▶ **MATERIAL SUPPLIED**:
## BEGIN

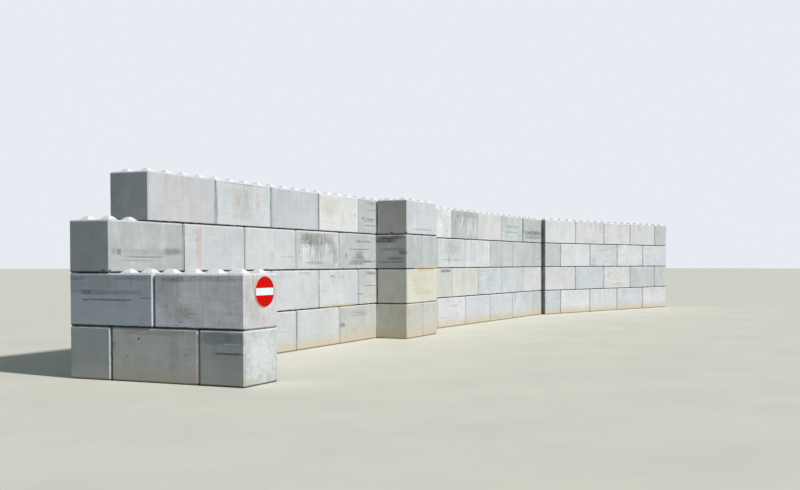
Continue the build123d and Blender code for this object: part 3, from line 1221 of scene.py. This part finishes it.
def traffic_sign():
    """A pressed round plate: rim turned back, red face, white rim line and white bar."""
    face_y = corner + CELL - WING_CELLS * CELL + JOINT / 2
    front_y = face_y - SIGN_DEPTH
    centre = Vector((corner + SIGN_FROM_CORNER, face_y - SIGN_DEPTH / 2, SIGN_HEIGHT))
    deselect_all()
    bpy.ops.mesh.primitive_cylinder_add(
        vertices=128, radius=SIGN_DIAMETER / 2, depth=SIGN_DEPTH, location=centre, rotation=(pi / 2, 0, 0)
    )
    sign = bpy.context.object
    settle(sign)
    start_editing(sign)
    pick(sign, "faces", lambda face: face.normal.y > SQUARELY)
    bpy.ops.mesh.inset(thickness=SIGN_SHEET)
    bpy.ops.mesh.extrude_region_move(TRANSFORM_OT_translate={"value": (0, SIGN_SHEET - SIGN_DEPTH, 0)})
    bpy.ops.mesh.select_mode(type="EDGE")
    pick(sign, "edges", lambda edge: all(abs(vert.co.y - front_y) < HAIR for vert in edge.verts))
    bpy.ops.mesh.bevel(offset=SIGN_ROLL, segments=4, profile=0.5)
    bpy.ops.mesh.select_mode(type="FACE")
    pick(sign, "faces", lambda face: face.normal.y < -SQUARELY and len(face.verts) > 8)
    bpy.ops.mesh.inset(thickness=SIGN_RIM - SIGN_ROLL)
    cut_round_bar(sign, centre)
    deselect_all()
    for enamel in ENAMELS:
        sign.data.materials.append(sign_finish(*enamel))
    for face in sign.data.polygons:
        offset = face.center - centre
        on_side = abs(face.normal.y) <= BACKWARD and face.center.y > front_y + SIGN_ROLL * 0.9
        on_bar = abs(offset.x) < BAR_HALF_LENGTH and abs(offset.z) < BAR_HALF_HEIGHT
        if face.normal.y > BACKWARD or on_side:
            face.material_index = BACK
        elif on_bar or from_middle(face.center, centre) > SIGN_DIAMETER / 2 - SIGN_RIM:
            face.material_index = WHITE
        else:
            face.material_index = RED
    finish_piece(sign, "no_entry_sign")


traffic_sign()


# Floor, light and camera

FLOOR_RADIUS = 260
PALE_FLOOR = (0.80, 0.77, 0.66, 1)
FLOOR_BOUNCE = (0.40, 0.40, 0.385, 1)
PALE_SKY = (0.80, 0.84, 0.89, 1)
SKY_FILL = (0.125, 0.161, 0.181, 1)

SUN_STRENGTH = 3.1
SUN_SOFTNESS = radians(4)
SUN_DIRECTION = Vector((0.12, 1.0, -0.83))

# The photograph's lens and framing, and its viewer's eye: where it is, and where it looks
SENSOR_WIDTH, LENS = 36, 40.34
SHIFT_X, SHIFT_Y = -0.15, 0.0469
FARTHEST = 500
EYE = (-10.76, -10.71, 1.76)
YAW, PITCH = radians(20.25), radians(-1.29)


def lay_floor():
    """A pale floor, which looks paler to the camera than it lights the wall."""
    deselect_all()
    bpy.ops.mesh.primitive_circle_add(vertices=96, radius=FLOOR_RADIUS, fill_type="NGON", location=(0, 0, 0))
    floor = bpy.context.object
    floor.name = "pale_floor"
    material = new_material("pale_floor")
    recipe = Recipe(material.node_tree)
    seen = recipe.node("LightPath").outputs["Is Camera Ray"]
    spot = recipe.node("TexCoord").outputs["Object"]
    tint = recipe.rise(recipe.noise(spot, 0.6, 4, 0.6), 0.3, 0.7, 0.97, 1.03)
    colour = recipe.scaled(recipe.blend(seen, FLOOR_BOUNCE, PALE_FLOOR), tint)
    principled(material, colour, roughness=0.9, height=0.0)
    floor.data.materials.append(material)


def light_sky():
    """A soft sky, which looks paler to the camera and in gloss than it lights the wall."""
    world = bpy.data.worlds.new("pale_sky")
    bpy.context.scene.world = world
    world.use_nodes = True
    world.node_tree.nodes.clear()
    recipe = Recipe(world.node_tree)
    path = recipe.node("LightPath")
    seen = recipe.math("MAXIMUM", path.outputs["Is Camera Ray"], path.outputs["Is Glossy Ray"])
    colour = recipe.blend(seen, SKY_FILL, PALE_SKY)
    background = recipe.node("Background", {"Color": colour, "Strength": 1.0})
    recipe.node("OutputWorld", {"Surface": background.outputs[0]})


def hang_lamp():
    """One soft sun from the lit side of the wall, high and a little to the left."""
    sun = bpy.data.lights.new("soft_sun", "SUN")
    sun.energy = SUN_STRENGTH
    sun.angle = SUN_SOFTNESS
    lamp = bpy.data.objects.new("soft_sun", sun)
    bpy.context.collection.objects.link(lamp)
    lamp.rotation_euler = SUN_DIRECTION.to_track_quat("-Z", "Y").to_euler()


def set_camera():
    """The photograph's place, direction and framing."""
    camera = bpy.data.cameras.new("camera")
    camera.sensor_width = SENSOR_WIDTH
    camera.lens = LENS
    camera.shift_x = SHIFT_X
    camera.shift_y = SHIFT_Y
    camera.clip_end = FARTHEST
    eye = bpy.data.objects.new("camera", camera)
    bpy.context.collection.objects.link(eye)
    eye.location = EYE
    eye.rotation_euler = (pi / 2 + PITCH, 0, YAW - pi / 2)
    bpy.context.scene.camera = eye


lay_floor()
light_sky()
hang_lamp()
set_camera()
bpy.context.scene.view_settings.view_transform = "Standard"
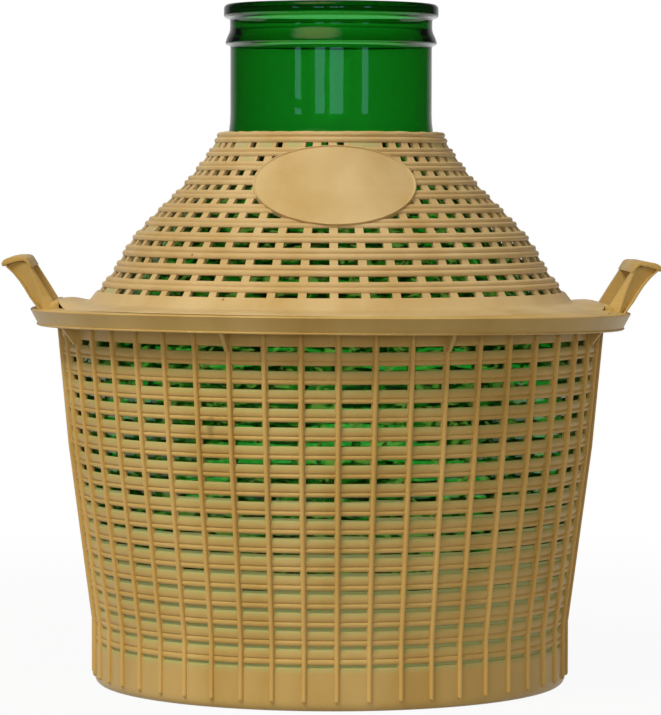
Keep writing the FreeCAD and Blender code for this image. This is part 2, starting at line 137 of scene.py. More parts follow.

## END

▶ **WHAT TO PRODUCE**:
Reproduce every entry shown above, precisely as it stands.

▶ **EXPECTED OUTPUT**:
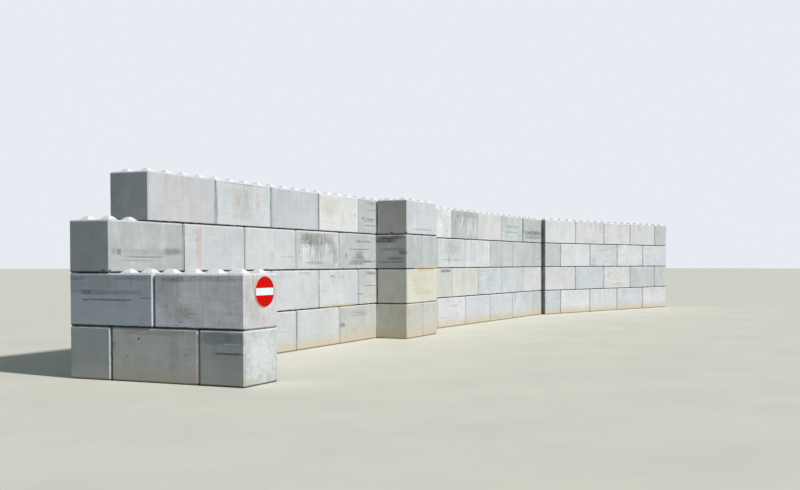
Continue the build123d and Blender code for this object: part 3, from line 1221 of scene.py. This part finishes it.
def traffic_sign():
    """A pressed round plate: rim turned back, red face, white rim line and white bar."""
    face_y = corner + CELL - WING_CELLS * CELL + JOINT / 2
    front_y = face_y - SIGN_DEPTH
    centre = Vector((corner + SIGN_FROM_CORNER, face_y - SIGN_DEPTH / 2, SIGN_HEIGHT))
    deselect_all()
    bpy.ops.mesh.primitive_cylinder_add(
        vertices=128, radius=SIGN_DIAMETER / 2, depth=SIGN_DEPTH, location=centre, rotation=(pi / 2, 0, 0)
    )
    sign = bpy.context.object
    settle(sign)
    start_editing(sign)
    pick(sign, "faces", lambda face: face.normal.y > SQUARELY)
    bpy.ops.mesh.inset(thickness=SIGN_SHEET)
    bpy.ops.mesh.extrude_region_move(TRANSFORM_OT_translate={"value": (0, SIGN_SHEET - SIGN_DEPTH, 0)})
    bpy.ops.mesh.select_mode(type="EDGE")
    pick(sign, "edges", lambda edge: all(abs(vert.co.y - front_y) < HAIR for vert in edge.verts))
    bpy.ops.mesh.bevel(offset=SIGN_ROLL, segments=4, profile=0.5)
    bpy.ops.mesh.select_mode(type="FACE")
    pick(sign, "faces", lambda face: face.normal.y < -SQUARELY and len(face.verts) > 8)
    bpy.ops.mesh.inset(thickness=SIGN_RIM - SIGN_ROLL)
    cut_round_bar(sign, centre)
    deselect_all()
    for enamel in ENAMELS:
        sign.data.materials.append(sign_finish(*enamel))
    for face in sign.data.polygons:
        offset = face.center - centre
        on_side = abs(face.normal.y) <= BACKWARD and face.center.y > front_y + SIGN_ROLL * 0.9
        on_bar = abs(offset.x) < BAR_HALF_LENGTH and abs(offset.z) < BAR_HALF_HEIGHT
        if face.normal.y > BACKWARD or on_side:
            face.material_index = BACK
        elif on_bar or from_middle(face.center, centre) > SIGN_DIAMETER / 2 - SIGN_RIM:
            face.material_index = WHITE
        else:
            face.material_index = RED
    finish_piece(sign, "no_entry_sign")


traffic_sign()


# Floor, light and camera

FLOOR_RADIUS = 260
PALE_FLOOR = (0.80, 0.77, 0.66, 1)
FLOOR_BOUNCE = (0.40, 0.40, 0.385, 1)
PALE_SKY = (0.80, 0.84, 0.89, 1)
SKY_FILL = (0.125, 0.161, 0.181, 1)

SUN_STRENGTH = 3.1
SUN_SOFTNESS = radians(4)
SUN_DIRECTION = Vector((0.12, 1.0, -0.83))

# The photograph's lens and framing, and its viewer's eye: where it is, and where it looks
SENSOR_WIDTH, LENS = 36, 40.34
SHIFT_X, SHIFT_Y = -0.15, 0.0469
FARTHEST = 500
EYE = (-10.76, -10.71, 1.76)
YAW, PITCH = radians(20.25), radians(-1.29)


def lay_floor():
    """A pale floor, which looks paler to the camera than it lights the wall."""
    deselect_all()
    bpy.ops.mesh.primitive_circle_add(vertices=96, radius=FLOOR_RADIUS, fill_type="NGON", location=(0, 0, 0))
    floor = bpy.context.object
    floor.name = "pale_floor"
    material = new_material("pale_floor")
    recipe = Recipe(material.node_tree)
    seen = recipe.node("LightPath").outputs["Is Camera Ray"]
    spot = recipe.node("TexCoord").outputs["Object"]
    tint = recipe.rise(recipe.noise(spot, 0.6, 4, 0.6), 0.3, 0.7, 0.97, 1.03)
    colour = recipe.scaled(recipe.blend(seen, FLOOR_BOUNCE, PALE_FLOOR), tint)
    principled(material, colour, roughness=0.9, height=0.0)
    floor.data.materials.append(material)


def light_sky():
    """A soft sky, which looks paler to the camera and in gloss than it lights the wall."""
    world = bpy.data.worlds.new("pale_sky")
    bpy.context.scene.world = world
    world.use_nodes = True
    world.node_tree.nodes.clear()
    recipe = Recipe(world.node_tree)
    path = recipe.node("LightPath")
    seen = recipe.math("MAXIMUM", path.outputs["Is Camera Ray"], path.outputs["Is Glossy Ray"])
    colour = recipe.blend(seen, SKY_FILL, PALE_SKY)
    background = recipe.node("Background", {"Color": colour, "Strength": 1.0})
    recipe.node("OutputWorld", {"Surface": background.outputs[0]})


def hang_lamp():
    """One soft sun from the lit side of the wall, high and a little to the left."""
    sun = bpy.data.lights.new("soft_sun", "SUN")
    sun.energy = SUN_STRENGTH
    sun.angle = SUN_SOFTNESS
    lamp = bpy.data.objects.new("soft_sun", sun)
    bpy.context.collection.objects.link(lamp)
    lamp.rotation_euler = SUN_DIRECTION.to_track_quat("-Z", "Y").to_euler()


def set_camera():
    """The photograph's place, direction and framing."""
    camera = bpy.data.cameras.new("camera")
    camera.sensor_width = SENSOR_WIDTH
    camera.lens = LENS
    camera.shift_x = SHIFT_X
    camera.shift_y = SHIFT_Y
    camera.clip_end = FARTHEST
    eye = bpy.data.objects.new("camera", camera)
    bpy.context.collection.objects.link(eye)
    eye.location = EYE
    eye.rotation_euler = (pi / 2 + PITCH, 0, YAW - pi / 2)
    bpy.context.scene.camera = eye


lay_floor()
light_sky()
hang_lamp()
set_camera()
bpy.context.scene.view_settings.view_transform = "Standard"
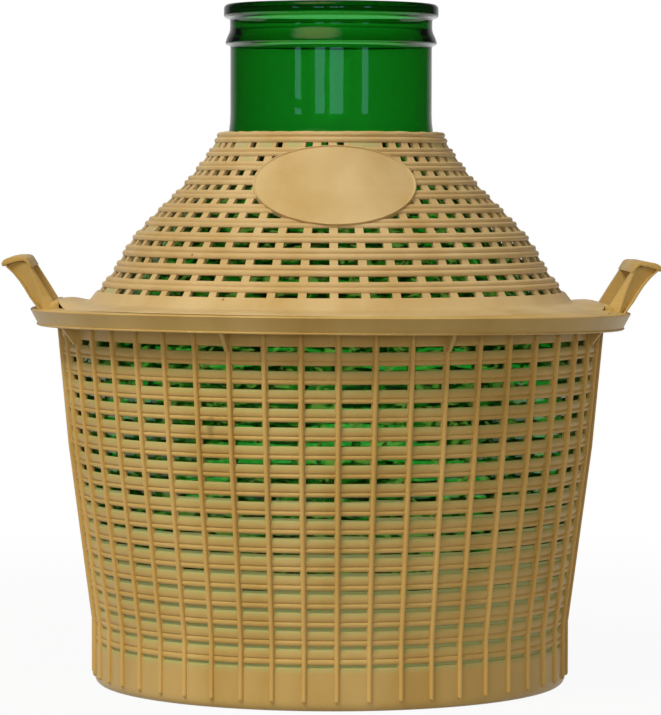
Keep writing the FreeCAD and Blender code for this image. This is part 2, starting at line 137 of scene.py. More parts follow.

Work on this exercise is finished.